**Supplied material:**
━━━━━━
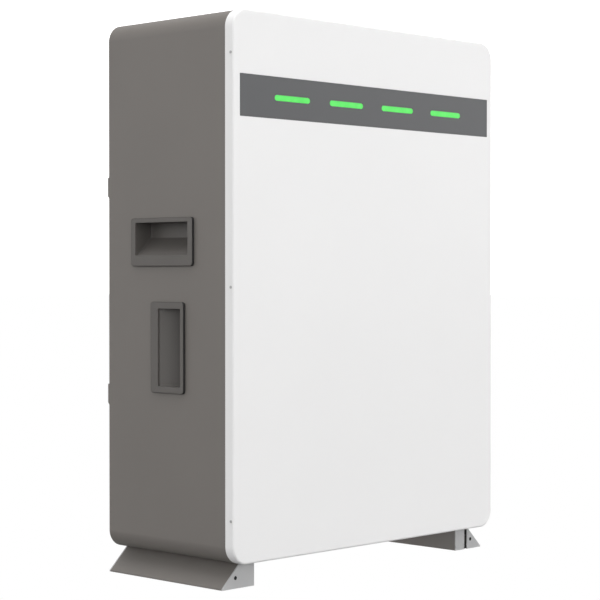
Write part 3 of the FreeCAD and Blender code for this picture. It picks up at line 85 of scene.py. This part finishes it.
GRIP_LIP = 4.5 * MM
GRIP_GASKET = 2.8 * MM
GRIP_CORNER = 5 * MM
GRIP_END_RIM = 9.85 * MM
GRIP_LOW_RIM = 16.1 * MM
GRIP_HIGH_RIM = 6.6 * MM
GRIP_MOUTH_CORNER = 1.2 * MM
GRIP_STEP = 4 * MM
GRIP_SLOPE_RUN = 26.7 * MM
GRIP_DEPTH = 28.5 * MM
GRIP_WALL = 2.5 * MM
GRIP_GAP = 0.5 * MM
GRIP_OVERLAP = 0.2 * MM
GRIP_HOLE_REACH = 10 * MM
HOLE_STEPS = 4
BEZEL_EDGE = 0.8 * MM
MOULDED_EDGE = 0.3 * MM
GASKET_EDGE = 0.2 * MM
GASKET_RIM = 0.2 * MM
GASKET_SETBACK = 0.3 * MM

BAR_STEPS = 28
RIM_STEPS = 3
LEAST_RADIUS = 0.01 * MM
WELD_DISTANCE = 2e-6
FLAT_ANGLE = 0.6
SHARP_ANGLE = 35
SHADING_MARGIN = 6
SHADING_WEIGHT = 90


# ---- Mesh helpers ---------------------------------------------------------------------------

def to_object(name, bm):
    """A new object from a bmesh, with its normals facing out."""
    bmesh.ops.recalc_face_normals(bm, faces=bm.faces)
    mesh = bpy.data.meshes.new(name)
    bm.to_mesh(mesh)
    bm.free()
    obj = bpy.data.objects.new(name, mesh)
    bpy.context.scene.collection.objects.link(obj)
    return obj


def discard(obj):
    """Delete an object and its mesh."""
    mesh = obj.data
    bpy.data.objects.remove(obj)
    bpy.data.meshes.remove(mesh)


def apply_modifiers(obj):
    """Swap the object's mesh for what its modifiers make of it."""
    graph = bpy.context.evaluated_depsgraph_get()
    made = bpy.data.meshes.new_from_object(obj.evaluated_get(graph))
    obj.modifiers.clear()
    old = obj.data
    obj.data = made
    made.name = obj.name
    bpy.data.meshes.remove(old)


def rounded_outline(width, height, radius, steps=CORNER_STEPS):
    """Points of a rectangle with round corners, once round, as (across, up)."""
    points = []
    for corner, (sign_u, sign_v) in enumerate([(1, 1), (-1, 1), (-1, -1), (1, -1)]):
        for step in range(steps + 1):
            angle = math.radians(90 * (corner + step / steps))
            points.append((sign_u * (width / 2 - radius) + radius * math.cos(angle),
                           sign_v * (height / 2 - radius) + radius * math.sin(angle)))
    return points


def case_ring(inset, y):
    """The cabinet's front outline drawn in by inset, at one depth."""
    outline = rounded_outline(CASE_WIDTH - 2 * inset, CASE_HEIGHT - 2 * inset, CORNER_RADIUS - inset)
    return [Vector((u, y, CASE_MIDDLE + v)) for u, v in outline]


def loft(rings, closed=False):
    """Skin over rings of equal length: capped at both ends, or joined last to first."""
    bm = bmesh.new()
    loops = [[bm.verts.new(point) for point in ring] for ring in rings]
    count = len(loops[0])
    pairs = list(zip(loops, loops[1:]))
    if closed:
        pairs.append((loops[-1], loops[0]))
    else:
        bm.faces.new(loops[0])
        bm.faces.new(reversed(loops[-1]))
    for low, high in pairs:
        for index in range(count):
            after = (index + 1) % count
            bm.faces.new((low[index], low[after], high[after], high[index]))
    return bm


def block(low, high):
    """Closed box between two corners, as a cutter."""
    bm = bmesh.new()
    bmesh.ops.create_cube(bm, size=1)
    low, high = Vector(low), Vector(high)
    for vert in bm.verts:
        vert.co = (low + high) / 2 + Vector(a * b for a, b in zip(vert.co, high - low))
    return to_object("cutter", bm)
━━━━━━
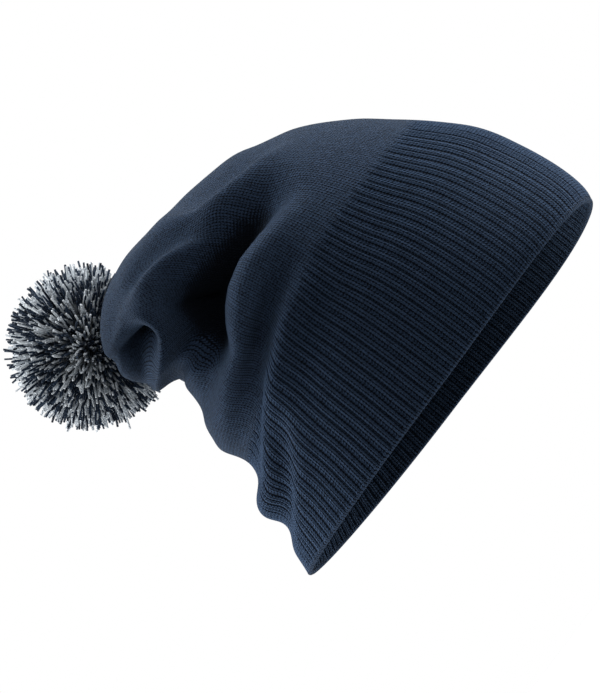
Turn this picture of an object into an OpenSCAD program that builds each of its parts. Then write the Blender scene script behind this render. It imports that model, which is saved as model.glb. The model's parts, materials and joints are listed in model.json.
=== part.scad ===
━━━━━━
**Brief:** Going down the listing above, begin printing at the line with "Write part 3" and finish with the line with "bpy.data.meshes.remove(old)", exactly as they appear.

**Task answer:**
Write part 3 of the FreeCAD and Blender code for this picture. It picks up at line 85 of scene.py. This part finishes it.
GRIP_LIP = 4.5 * MM
GRIP_GASKET = 2.8 * MM
GRIP_CORNER = 5 * MM
GRIP_END_RIM = 9.85 * MM
GRIP_LOW_RIM = 16.1 * MM
GRIP_HIGH_RIM = 6.6 * MM
GRIP_MOUTH_CORNER = 1.2 * MM
GRIP_STEP = 4 * MM
GRIP_SLOPE_RUN = 26.7 * MM
GRIP_DEPTH = 28.5 * MM
GRIP_WALL = 2.5 * MM
GRIP_GAP = 0.5 * MM
GRIP_OVERLAP = 0.2 * MM
GRIP_HOLE_REACH = 10 * MM
HOLE_STEPS = 4
BEZEL_EDGE = 0.8 * MM
MOULDED_EDGE = 0.3 * MM
GASKET_EDGE = 0.2 * MM
GASKET_RIM = 0.2 * MM
GASKET_SETBACK = 0.3 * MM

BAR_STEPS = 28
RIM_STEPS = 3
LEAST_RADIUS = 0.01 * MM
WELD_DISTANCE = 2e-6
FLAT_ANGLE = 0.6
SHARP_ANGLE = 35
SHADING_MARGIN = 6
SHADING_WEIGHT = 90


# ---- Mesh helpers ---------------------------------------------------------------------------

def to_object(name, bm):
    """A new object from a bmesh, with its normals facing out."""
    bmesh.ops.recalc_face_normals(bm, faces=bm.faces)
    mesh = bpy.data.meshes.new(name)
    bm.to_mesh(mesh)
    bm.free()
    obj = bpy.data.objects.new(name, mesh)
    bpy.context.scene.collection.objects.link(obj)
    return obj


def discard(obj):
    """Delete an object and its mesh."""
    mesh = obj.data
    bpy.data.objects.remove(obj)
    bpy.data.meshes.remove(mesh)


def apply_modifiers(obj):
    """Swap the object's mesh for what its modifiers make of it."""
    graph = bpy.context.evaluated_depsgraph_get()
    made = bpy.data.meshes.new_from_object(obj.evaluated_get(graph))
    obj.modifiers.clear()
    old = obj.data
    obj.data = made
    made.name = obj.name
    bpy.data.meshes.remove(old)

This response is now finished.